-- Aim --
In the records below, begin at the line that has "# Ring welds, lying" and stop after the line that has "bpy.data.objects.remove(obj)"; quote those lines verbatim and nothing more.
** begin Data supplied **
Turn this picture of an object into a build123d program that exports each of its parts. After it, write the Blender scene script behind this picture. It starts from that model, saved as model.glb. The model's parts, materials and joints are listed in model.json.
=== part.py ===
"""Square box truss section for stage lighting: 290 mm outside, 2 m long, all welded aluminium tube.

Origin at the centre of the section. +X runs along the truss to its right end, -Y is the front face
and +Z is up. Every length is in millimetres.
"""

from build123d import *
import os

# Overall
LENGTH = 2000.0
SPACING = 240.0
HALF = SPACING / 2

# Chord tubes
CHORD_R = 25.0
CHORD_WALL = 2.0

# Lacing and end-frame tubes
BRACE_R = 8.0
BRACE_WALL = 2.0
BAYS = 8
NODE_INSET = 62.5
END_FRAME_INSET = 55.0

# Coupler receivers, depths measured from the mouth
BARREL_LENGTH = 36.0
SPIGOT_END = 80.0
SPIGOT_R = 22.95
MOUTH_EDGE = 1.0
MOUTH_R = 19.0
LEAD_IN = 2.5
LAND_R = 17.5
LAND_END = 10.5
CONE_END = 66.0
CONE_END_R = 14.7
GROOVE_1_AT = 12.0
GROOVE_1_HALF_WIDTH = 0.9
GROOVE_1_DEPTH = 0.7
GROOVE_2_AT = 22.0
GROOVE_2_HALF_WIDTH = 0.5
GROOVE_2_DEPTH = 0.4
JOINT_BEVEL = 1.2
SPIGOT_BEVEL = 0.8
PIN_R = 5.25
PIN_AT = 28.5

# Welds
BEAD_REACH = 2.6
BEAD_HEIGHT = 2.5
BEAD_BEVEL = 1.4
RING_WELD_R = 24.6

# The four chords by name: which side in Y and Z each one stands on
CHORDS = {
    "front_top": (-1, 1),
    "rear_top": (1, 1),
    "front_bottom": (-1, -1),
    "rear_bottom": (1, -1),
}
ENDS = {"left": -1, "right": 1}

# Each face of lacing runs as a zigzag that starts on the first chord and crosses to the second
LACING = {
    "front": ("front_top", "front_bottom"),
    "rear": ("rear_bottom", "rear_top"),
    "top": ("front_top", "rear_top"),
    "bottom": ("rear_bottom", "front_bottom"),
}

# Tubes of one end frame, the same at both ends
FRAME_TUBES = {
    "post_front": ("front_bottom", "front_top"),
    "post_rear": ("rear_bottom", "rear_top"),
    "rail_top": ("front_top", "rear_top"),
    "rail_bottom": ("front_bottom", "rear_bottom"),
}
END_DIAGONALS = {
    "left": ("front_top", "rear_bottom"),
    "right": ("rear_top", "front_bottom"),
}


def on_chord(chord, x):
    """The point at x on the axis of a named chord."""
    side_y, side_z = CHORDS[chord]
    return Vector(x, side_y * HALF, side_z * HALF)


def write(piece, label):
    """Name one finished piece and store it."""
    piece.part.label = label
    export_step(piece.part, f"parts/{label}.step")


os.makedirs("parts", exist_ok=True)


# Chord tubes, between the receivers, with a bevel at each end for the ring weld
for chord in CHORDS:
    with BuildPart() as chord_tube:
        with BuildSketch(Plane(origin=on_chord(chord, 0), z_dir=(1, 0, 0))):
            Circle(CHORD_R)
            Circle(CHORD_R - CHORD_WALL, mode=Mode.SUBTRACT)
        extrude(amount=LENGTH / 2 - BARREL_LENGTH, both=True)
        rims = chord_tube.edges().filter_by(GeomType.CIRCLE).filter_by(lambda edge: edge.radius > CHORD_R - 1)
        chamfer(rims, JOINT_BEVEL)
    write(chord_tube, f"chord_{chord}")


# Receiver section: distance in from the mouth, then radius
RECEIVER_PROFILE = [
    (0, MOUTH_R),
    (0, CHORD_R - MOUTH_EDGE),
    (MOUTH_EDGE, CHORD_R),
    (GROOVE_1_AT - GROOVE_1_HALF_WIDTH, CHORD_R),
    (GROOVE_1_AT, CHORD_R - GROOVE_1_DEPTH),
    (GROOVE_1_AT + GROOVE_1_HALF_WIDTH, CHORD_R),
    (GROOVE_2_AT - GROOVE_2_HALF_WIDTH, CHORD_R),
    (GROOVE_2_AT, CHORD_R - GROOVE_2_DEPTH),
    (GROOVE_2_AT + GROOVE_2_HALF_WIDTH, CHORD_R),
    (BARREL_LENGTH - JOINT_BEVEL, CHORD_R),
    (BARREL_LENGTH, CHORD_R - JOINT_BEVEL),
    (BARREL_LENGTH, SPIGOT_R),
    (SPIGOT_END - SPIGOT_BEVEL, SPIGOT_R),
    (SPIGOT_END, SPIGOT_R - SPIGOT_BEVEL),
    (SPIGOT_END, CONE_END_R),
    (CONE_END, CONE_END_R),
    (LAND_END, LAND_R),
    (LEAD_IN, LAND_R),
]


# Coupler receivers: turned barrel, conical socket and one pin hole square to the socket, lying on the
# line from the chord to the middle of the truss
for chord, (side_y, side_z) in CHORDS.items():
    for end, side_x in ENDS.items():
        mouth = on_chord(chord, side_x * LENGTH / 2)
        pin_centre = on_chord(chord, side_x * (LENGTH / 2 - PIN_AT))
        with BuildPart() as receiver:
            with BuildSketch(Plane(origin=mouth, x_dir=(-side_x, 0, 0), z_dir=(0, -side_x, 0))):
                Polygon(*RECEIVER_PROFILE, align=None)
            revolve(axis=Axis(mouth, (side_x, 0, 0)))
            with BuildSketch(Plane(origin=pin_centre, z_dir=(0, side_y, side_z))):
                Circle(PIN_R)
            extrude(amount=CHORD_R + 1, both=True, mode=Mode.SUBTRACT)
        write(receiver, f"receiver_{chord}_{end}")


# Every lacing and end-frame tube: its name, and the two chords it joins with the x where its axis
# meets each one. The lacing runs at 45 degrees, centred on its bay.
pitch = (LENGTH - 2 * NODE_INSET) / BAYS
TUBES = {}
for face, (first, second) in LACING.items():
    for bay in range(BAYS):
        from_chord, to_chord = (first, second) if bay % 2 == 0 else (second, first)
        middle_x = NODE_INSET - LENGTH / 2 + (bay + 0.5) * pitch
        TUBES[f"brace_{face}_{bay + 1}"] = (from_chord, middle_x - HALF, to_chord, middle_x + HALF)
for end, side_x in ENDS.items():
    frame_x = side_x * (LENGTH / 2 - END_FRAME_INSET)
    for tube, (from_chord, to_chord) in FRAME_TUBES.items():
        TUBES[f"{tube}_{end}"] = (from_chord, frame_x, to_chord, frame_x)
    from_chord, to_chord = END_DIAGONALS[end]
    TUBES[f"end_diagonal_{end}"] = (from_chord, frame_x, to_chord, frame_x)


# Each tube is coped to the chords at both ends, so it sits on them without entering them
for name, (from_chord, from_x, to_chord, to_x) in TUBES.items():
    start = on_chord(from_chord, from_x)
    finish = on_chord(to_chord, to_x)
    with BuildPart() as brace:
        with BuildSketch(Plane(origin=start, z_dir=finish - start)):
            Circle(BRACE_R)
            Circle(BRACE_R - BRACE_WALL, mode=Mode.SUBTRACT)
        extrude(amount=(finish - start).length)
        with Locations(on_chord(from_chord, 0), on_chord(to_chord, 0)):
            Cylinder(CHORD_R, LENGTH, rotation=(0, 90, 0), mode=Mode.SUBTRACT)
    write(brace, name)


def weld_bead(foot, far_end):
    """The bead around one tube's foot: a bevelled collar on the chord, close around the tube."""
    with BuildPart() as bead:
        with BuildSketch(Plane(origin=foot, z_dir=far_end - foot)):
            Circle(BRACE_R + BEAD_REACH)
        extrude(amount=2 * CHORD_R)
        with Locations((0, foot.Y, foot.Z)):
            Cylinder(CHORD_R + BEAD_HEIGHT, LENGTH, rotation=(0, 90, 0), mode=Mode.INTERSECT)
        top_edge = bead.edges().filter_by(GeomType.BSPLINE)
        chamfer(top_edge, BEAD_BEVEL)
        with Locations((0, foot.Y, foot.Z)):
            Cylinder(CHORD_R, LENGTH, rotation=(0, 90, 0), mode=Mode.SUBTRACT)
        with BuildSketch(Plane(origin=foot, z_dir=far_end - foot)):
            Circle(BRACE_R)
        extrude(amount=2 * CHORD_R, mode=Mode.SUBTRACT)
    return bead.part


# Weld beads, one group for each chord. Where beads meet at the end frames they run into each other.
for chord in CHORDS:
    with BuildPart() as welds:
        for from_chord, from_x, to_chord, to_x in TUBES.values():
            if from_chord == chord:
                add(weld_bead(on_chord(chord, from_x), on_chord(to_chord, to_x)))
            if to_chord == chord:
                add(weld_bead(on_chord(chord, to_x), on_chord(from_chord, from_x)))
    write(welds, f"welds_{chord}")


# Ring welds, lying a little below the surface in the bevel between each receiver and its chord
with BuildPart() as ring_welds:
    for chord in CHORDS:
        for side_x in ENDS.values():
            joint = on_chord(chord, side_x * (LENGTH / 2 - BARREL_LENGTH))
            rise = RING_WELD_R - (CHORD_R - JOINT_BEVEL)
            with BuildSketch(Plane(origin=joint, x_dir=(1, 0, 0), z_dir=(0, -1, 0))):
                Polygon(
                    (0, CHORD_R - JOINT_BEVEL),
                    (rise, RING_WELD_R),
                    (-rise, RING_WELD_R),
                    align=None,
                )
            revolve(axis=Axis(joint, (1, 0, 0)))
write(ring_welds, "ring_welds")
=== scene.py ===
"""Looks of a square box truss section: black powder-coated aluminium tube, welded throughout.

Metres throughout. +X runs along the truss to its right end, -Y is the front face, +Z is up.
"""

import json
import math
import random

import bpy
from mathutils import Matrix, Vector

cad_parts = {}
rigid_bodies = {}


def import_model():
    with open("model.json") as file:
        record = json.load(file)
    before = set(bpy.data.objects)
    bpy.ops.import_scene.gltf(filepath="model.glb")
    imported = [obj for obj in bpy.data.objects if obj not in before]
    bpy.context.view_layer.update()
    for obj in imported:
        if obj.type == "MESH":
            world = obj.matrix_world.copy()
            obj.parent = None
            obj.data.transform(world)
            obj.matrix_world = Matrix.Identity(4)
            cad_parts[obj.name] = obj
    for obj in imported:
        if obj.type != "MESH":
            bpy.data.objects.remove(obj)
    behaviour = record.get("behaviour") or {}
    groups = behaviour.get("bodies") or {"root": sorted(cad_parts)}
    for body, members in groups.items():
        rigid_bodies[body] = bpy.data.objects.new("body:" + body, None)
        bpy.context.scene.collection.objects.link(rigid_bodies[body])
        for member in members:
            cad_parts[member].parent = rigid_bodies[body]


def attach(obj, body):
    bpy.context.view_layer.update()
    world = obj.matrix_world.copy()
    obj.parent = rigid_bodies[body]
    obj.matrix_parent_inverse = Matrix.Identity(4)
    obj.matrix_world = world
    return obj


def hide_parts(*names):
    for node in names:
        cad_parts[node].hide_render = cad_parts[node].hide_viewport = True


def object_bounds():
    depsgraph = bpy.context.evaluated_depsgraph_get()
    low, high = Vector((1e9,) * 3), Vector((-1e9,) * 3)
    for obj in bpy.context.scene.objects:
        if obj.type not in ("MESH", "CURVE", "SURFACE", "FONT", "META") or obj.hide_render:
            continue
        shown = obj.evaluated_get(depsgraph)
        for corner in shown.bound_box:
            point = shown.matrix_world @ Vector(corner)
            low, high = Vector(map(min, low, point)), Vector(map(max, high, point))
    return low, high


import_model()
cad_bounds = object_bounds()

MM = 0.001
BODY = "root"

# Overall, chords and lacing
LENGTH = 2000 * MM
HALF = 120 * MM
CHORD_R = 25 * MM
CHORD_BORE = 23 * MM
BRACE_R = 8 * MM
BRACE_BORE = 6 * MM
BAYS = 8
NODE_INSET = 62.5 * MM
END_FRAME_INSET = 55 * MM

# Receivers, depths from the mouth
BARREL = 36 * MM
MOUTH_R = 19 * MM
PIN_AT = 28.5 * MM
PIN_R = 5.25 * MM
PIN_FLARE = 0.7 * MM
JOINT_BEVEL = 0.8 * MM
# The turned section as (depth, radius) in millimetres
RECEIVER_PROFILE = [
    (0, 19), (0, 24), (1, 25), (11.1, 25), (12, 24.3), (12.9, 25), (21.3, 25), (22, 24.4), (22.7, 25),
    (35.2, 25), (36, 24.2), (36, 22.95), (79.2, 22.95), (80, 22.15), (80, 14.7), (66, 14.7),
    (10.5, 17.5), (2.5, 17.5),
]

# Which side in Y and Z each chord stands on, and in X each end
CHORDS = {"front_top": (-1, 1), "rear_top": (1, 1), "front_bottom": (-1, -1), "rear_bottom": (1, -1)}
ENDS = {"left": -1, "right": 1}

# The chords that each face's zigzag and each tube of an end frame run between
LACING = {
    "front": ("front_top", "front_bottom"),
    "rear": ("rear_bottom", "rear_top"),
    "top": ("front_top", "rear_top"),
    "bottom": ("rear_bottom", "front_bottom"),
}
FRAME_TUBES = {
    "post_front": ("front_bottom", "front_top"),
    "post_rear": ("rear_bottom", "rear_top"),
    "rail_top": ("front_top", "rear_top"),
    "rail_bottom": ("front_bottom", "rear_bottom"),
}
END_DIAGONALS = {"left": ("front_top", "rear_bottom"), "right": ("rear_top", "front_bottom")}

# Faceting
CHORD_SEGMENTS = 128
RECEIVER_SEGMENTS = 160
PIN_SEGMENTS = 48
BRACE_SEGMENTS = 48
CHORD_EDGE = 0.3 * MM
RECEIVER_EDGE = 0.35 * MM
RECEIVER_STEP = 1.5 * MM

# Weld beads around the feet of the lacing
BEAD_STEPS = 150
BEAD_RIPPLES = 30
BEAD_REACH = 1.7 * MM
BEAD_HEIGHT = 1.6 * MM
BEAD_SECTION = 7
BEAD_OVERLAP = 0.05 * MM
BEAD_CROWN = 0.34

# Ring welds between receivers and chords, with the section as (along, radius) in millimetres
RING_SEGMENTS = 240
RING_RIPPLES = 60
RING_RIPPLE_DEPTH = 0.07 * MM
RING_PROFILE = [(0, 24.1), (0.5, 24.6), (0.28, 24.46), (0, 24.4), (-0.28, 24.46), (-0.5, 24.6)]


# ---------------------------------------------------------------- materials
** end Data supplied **
** begin Data supplied **
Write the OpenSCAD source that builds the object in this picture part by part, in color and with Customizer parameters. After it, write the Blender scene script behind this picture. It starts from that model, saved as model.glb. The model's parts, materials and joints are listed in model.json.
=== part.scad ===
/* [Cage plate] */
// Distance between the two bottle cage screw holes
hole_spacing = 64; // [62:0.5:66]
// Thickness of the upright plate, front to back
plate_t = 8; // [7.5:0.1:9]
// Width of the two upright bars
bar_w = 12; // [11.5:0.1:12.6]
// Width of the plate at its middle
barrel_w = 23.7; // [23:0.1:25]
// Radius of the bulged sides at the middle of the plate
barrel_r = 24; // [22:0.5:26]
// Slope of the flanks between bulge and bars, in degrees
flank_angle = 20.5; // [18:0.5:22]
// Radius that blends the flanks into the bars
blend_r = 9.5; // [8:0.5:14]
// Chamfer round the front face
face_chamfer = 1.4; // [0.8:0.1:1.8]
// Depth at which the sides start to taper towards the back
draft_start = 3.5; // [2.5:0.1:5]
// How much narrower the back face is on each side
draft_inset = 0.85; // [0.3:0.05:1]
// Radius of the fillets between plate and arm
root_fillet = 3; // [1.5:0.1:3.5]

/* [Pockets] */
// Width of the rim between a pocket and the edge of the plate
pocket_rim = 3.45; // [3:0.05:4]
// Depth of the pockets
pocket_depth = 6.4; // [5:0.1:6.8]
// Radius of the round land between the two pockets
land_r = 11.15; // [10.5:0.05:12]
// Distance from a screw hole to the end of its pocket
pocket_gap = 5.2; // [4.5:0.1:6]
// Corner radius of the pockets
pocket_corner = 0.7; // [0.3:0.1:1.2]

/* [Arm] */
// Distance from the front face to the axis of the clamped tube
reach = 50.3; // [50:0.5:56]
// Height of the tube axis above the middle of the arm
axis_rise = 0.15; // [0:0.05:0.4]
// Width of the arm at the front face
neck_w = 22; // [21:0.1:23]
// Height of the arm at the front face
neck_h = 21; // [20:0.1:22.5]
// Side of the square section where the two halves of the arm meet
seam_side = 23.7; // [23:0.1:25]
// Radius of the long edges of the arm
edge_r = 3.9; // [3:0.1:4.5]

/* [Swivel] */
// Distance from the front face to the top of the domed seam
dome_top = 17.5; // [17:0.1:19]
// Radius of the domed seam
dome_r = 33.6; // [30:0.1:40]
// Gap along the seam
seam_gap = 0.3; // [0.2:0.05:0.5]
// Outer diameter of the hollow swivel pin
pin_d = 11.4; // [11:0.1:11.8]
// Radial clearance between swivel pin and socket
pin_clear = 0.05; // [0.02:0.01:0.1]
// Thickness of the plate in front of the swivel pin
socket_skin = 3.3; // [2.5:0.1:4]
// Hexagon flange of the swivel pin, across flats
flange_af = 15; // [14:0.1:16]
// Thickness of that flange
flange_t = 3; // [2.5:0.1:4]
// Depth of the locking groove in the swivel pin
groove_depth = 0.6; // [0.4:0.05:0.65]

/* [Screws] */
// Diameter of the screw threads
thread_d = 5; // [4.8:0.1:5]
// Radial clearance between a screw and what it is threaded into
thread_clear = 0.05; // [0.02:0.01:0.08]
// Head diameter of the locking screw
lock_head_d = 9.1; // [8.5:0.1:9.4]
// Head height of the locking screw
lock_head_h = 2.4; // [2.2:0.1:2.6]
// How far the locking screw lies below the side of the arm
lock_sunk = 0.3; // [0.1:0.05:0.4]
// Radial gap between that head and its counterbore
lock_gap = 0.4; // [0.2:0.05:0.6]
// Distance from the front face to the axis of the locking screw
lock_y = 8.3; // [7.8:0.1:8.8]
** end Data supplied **
** begin Data supplied **
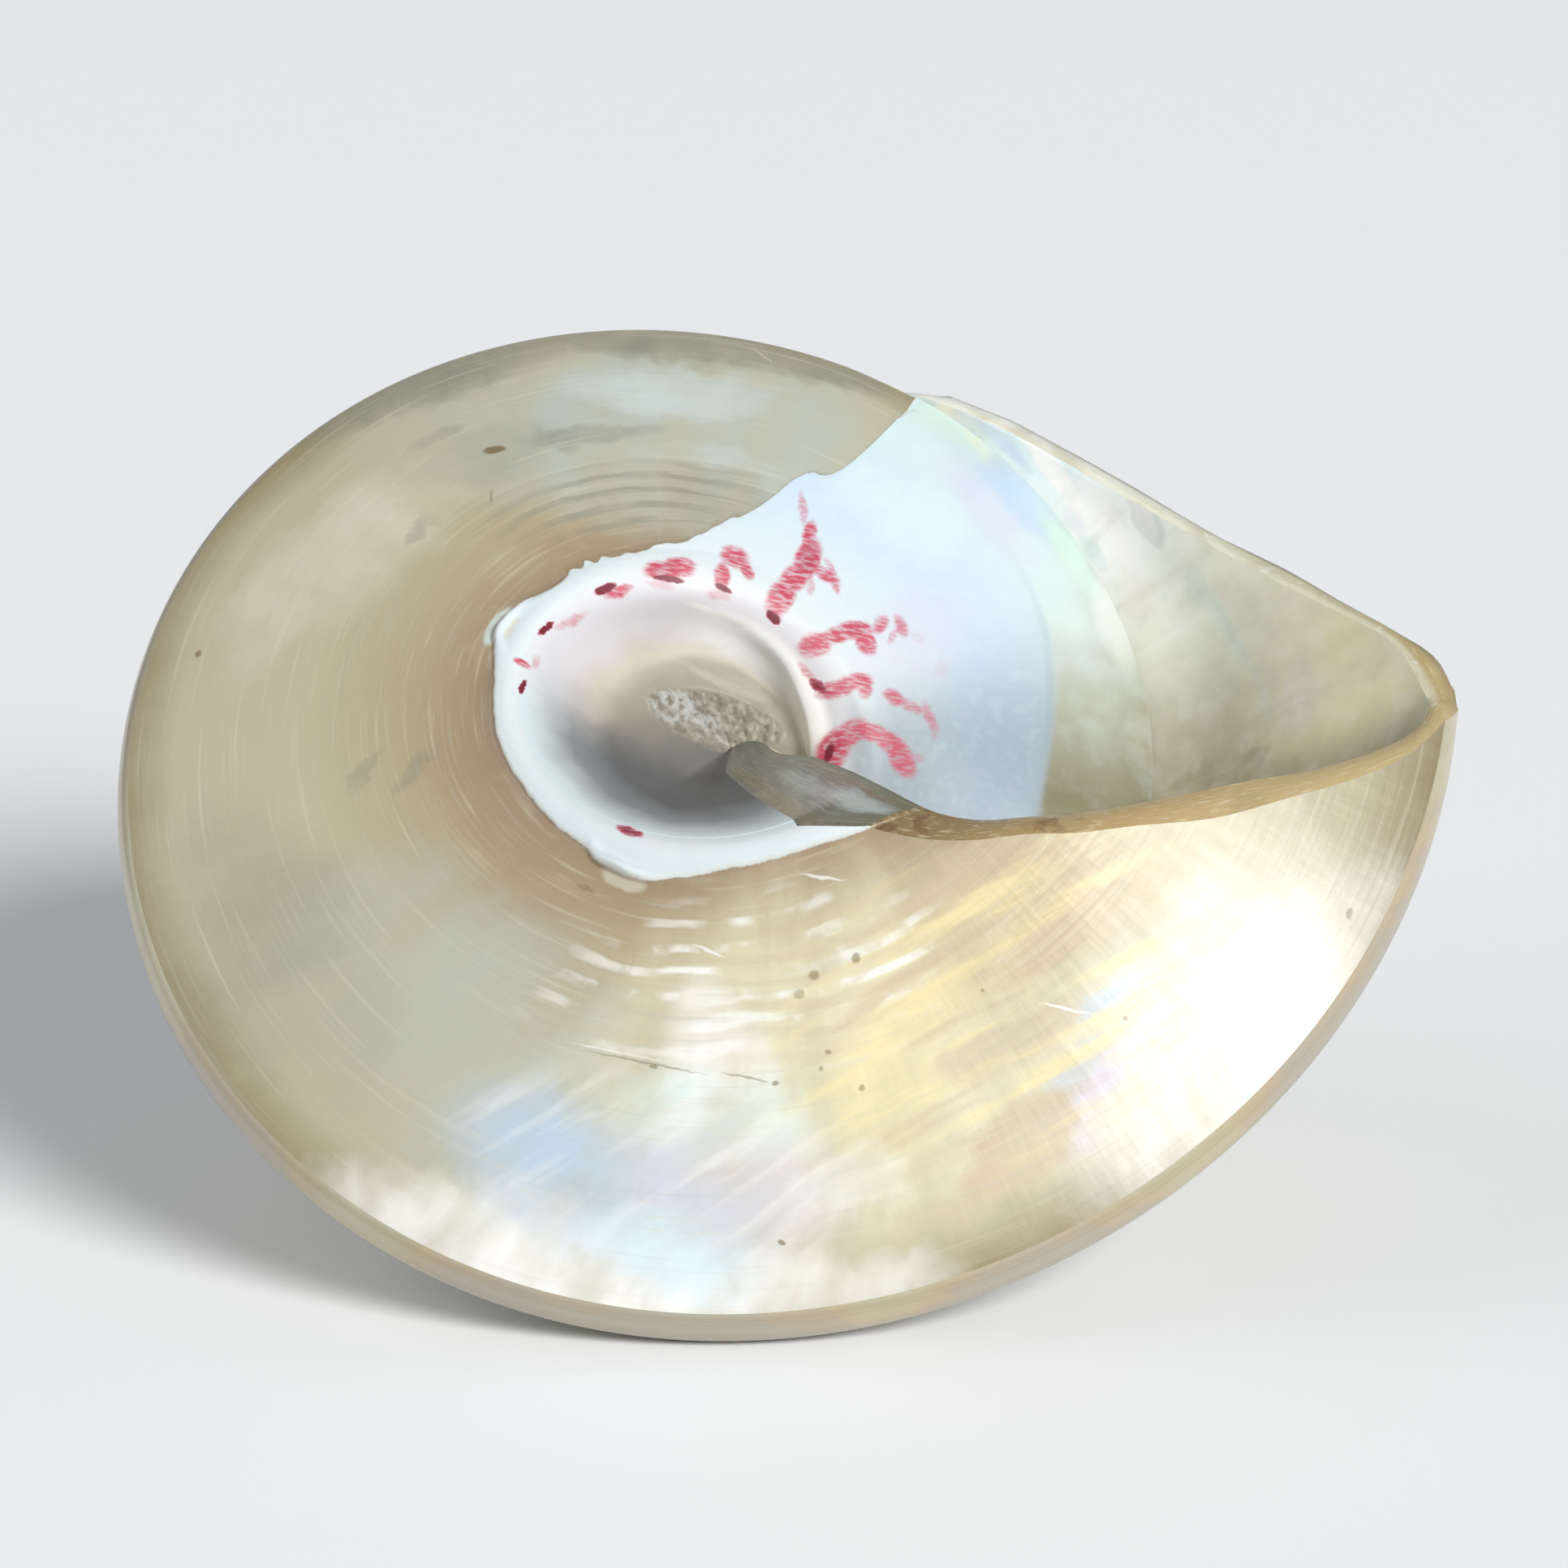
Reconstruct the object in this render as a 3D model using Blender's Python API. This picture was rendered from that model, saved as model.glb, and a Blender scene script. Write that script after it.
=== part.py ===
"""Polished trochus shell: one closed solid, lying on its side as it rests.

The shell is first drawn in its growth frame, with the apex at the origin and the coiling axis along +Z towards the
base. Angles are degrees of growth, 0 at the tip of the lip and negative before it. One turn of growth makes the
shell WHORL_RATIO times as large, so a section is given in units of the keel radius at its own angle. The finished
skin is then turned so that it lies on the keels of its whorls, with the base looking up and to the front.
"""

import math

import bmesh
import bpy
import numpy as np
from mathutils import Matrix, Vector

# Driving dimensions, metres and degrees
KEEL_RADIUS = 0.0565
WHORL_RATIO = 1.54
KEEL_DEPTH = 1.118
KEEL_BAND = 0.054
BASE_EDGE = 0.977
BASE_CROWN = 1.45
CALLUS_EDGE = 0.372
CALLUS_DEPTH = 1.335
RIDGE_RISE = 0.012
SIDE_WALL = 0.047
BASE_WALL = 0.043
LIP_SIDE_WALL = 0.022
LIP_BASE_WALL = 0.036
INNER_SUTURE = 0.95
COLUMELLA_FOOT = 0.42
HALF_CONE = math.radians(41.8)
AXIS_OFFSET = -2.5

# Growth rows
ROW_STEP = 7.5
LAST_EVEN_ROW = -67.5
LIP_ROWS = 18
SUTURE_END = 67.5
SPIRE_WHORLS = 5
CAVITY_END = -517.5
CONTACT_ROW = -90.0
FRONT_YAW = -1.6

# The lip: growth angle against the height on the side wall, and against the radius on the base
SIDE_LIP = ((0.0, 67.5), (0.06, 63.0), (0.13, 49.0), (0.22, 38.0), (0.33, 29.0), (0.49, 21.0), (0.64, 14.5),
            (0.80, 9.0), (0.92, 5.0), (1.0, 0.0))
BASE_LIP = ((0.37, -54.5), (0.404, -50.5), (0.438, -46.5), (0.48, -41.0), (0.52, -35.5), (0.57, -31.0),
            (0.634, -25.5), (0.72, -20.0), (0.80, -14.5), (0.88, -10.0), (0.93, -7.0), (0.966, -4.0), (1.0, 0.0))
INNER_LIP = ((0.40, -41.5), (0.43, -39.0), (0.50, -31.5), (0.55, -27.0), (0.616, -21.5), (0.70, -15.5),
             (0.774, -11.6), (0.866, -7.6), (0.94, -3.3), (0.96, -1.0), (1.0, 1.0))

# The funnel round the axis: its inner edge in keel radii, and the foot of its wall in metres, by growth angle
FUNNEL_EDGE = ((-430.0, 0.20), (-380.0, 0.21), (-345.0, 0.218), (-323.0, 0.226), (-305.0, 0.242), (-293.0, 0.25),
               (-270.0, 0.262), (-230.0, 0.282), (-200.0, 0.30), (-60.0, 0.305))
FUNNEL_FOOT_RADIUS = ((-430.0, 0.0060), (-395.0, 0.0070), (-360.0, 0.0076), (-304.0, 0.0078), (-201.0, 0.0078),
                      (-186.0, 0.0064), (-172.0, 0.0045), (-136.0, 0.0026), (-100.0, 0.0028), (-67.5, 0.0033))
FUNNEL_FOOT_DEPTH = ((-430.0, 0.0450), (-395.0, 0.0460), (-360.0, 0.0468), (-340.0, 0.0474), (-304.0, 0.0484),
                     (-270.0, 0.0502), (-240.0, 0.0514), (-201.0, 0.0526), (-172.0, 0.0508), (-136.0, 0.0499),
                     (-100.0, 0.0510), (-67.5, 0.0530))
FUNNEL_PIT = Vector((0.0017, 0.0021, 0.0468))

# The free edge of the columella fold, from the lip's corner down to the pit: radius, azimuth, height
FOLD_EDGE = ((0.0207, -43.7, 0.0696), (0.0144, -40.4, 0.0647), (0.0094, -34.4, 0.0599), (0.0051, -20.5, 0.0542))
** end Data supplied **
-- Answer to the task --
# Ring welds, lying a little below the surface in the bevel between each receiver and its chord
with BuildPart() as ring_welds:
    for chord in CHORDS:
        for side_x in ENDS.values():
            joint = on_chord(chord, side_x * (LENGTH / 2 - BARREL_LENGTH))
            rise = RING_WELD_R - (CHORD_R - JOINT_BEVEL)
            with BuildSketch(Plane(origin=joint, x_dir=(1, 0, 0), z_dir=(0, -1, 0))):
                Polygon(
                    (0, CHORD_R - JOINT_BEVEL),
                    (rise, RING_WELD_R),
                    (-rise, RING_WELD_R),
                    align=None,
                )
            revolve(axis=Axis(joint, (1, 0, 0)))
write(ring_welds, "ring_welds")
=== scene.py ===
"""Looks of a square box truss section: black powder-coated aluminium tube, welded throughout.

Metres throughout. +X runs along the truss to its right end, -Y is the front face, +Z is up.
"""

import json
import math
import random

import bpy
from mathutils import Matrix, Vector

cad_parts = {}
rigid_bodies = {}


def import_model():
    with open("model.json") as file:
        record = json.load(file)
    before = set(bpy.data.objects)
    bpy.ops.import_scene.gltf(filepath="model.glb")
    imported = [obj for obj in bpy.data.objects if obj not in before]
    bpy.context.view_layer.update()
    for obj in imported:
        if obj.type == "MESH":
            world = obj.matrix_world.copy()
            obj.parent = None
            obj.data.transform(world)
            obj.matrix_world = Matrix.Identity(4)
            cad_parts[obj.name] = obj
    for obj in imported:
        if obj.type != "MESH":
            bpy.data.objects.remove(obj)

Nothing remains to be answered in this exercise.